Despite his personal confusion over his unrealized relationship with John, Julian holds the Beatles in the same kind of artistic awe as does most of the musical world. Pressed to name a favorite Beatles record, he exclaims, "That's an absolute impossibility!" Then he offers Sgt. Pepper's Lonely Hearts Club Band, citing the "uniqueness of its approach. The way it was structured, it was unlike anything that had come before. A true original. Though I think that had a great deal to do with [Beatles producer] George Martin. They wouldn't have been nearly what they were if it wasn't for George.
"I've actually been quite pleased with some of the comparisons of a different kind," Julian admits. "Someone said that my new record reminded him of what the Beatles might be up to if they were making music today. So that was quite nice."
Though Photograph Smile as a whole is, well, quite nice -- moody, melodious, quiet, confessional, largely sincere and often good -- to say it represents a direction the Beatles might have followed is a stretch by any system of measurement. The record does clearly align the young Lennon with the songwriting approach of one bandmember, though. It's a popular bar-room theory that, in the musical realm at least, the world is made up of two kinds of people: You're either a John person or a Paul person. The former tends to prefer the elder Lennon's raw, roving, intellectual and weirder musical dares to McCartney's perfectly crafted, melodious, safe and sincere pop precision. Julian, it turns out, is a Paul person. That McCartney would exert an influence on him isn't so surprising, in light of history: Paul wrote "Hey Jude" to comfort him in the wake of his parents' divorce and is the only Beatle to remain in contact with Julian and, to a lesser degree, Cynthia. And like McCartney's, Julian's songwriting is at its strongest when he remains a strict and exacting alchemist of the four elements of song: melody, music, lyrics and performance.

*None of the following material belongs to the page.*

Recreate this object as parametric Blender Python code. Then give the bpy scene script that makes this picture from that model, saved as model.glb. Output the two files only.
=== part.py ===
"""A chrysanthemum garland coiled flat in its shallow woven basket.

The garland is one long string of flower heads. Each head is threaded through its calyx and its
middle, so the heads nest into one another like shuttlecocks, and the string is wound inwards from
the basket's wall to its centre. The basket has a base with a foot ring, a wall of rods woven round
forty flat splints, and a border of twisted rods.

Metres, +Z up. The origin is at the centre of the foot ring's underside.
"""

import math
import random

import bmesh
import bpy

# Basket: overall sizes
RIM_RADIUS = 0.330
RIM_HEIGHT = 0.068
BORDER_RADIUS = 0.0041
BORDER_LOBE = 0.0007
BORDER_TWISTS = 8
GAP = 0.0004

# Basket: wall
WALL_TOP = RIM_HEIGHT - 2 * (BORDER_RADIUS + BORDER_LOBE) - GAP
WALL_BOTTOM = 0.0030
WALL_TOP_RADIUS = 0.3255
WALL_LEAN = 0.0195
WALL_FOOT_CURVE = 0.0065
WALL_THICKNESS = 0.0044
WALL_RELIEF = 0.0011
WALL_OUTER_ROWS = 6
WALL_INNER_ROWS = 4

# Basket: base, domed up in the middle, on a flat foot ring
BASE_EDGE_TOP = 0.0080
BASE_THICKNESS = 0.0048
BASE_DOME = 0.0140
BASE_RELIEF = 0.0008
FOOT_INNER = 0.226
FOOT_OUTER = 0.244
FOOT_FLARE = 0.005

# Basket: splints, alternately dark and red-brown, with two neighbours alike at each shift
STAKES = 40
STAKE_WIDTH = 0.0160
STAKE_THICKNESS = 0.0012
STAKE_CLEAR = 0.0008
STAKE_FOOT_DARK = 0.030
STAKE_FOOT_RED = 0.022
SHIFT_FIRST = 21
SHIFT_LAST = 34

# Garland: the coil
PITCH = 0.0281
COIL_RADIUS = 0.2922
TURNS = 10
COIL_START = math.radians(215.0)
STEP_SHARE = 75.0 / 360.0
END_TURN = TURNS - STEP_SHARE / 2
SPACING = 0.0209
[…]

"I feel that sometime during my break, I just got it -- it sunk in. It's like I found a key or something," he says. "I've always revered songwriting as a craft, and my approach to it has always been very serious, very studied. It's a tremendous task to try to convey an experience through song, with honesty, to relate emotions to other human beings. I feel with this record I've really proved myself as a songwriter."

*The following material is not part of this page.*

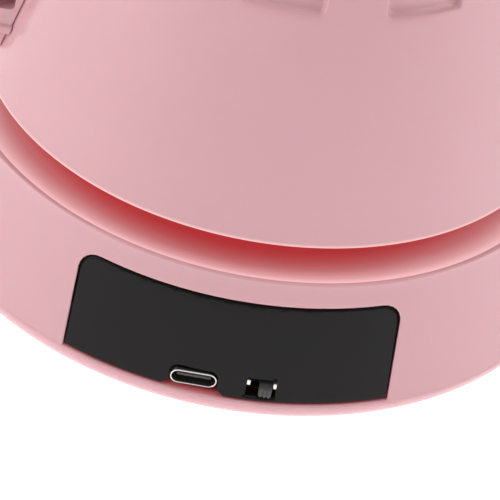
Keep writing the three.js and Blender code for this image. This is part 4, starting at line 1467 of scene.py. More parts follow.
# ---------------------------------------------------------------- base
@dataclass
class BaseShell:
    """The round base: lip, leaning side wall with the panel's window, rim, deck and neck.

    Attributes:
        lip_radius: Largest radius of the lip.
        lip_reach: Half the width of the lip's round section.
        lip_middle: Height of the lip's widest place.
        lip_rise: Half the height of the lip's round section.
        lip_top: Height of the crease above the lip.
        rim_radius: Outer radius of the rim.
        rim_foot: Height where the side wall turns into the rim.
        neck_radius: Outer radius of the neck.
        neck_hole: Radius of the hole in the neck's top.
        neck_top: Height of the neck's top.
        neck_wall: Thickness of the neck's side.
        neck_roof: Thickness of the neck's top.
        seat_radius: Radius of the seat of the bottom cover.
        columns: Steps round the axis.
        window: The window's outline in X and Z.
        window_edge: Offset and depth of each step from the outer face into the window.
    """

    lip_radius: float = 70.5
    lip_reach: float = 5.2
    lip_middle: float = 6.0
    lip_rise: float = 4.8
    lip_top: float = 6.4
    rim_radius: float = 63.42
    rim_foot: float = 29.7
    neck_radius: float = 46.15
    neck_hole: float = 38.15
    neck_top: float = 38.0
    neck_wall: float = 2.4
    neck_roof: float = 2.2
    seat_radius: float = 63.5
    columns: int = 288
    window: Outline = field(
        default_factory=lambda: Outline(
            ((-31.5, 6.4, 0.2), (31.5, 6.4, 0.2), (30.7, 25.9, 4.0), (-30.7, 25.9, 4.0)), 1.2, 6
        )
    )
    window_edge: tuple[Point2, ...] = ((0.28, 0.0), (0.1, 0.06), (0.0, 0.24), (0.0, 0.9), (0.0, 1.6))

    def outer_line(self) -> list[Point2]:
        """The outer side.

        Returns:
            Radius and height of each point, from the lip's underside to the foot of the rim.
        """
        centre = self.lip_radius - self.lip_reach
        turns = [math.radians(a) for a in range(-90, 1, 6)]
        lip = [
            (centre + self.lip_reach * math.cos(t), self.lip_middle + self.lip_rise * math.sin(t))
            for t in turns
        ]
        crease = (self.lip_radius - 0.2, self.lip_top, 0.3)
        start = (self.lip_radius - 0.12, self.lip_top - 0.18, 0)
        wall = profile((start, crease, (self.rim_radius, self.rim_foot, 0)), 1.1, 3)
        return [*lip, *wall[1:]]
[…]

Julian doesn't foster any desires to reach the same level of influence and fame as his father, which is a good thing; it would be impossible. Rather, he seems content to exist as a pleasant if predictable songwriter, for whom suffering and privilege have co-existed as a paradoxical birthright.
"As far as my relationship to music and the business goes, it's simple: I'm going to continue making music, and I really don't care who likes it or not. Those who like it will buy it. I'm going to play my music in cities and clubs, and those who want to hear it will show up. I believe in what I do, and I no longer have the patience or the desire to try to prove something to people who don't."
Sounds like young Jude is finally heeding some of that famous advice.